3-4 lb venison roast(s) (or beef)
3 c water
1 c beef stock
2 pkg gravy mix (i used 1pork and 1 brown)
3 Tbsp corn starch
1 Tbsp worcestershire sauce
1/2 c water
1-2 Tbsp olive oil
SEASONING MIX
1 tsp salt
1/2 tsp onion powder
1/2 tsp garlic powder
1/2 tsp paprika
1/4 tsp pepper

Steps:

  • 1. Mix up seasoning ingredients and sprinkle on all sides of the roast. Save leftover seasoning.
  • 2. Get a skillet hot then add olive oil. Sear meat on all sides.

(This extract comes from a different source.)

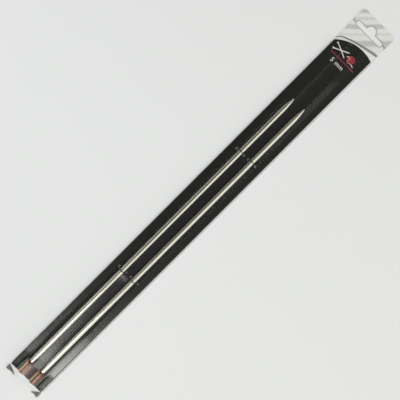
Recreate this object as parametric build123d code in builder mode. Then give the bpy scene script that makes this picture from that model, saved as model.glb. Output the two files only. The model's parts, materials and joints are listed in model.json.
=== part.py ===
from build123d import *
import os
from math import asin, atan2, cos, hypot, sin, tan

# A pair of straight metal knitting needles with laminated-wood end knobs, tied to a
# two-ply display card that slides out of a clear hanging pouch.
#
# Millimetres. +X runs from the knobs to the points, +Y to the side of needle 1, +Z up.
# The pack lies on its back on z = 0, and the origin is the middle of its underside.

os.makedirs("parts", exist_ok=True)

# ---- Driving sizes: the needle ----
needle_length = 350.0       # back of the knob to the point
shaft_diameter = 5.0
shaft_wall = 0.5            # the shaft is a drawn tube, swaged shut at the point
taper_length = 16.0         # ogive from full diameter to the rounded point
nose_radius = 0.75          # rounded end of the point
nose_sweep = 78.0           # degrees of the nose's arc, from the axis to the ogive
solid_tip_length = 22.0     # the tube's bore stops this far short of the point
bore_cone_length = 3.0

# ---- Driving sizes: the knob, turned from a block of glued veneers ----
knob_diameter = 11.2
knob_length = 12.5
knob_back_round = 2.8
knob_front_round = 2.2
veneer_count = 7
socket_depth = 9.0          # blind socket that the shaft is glued into
glue_gap = 0.03             # radial
veneer_roll = (14.0, -11.0)  # turn of each knob's veneer planes about its own axis, degrees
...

  • 3. To small pressure cooker add 2 cup water, 1 cup broth and 2 gravy packages and the leftover seasoning mix. Whisk together.
  • 4. Add meat to pressure cooker. Take 1 cups water and deglaze the pan that you seared the meat in. Pour this into pressure cooker.
  • 5. Put lid on and turn on high. Vent for 10 minutes then add weight on. Reduce heat to maintain pressure. For my altitude I cooked 1 hour and 20 minutes at 15 pounds of pressure. Check with your manual for your area.
  • 6. Let pressure come down then remove top. Remove meat for carving and bring liquid to a boil. In a bowl add 1/2 cup water then mix in the corn starch. Add this slurry to the liquid and bring back to a boil.
  • 7. Slice roast and place in serving platter/bowl. Pour up gravy for gravy boat and pour the rest over the roast.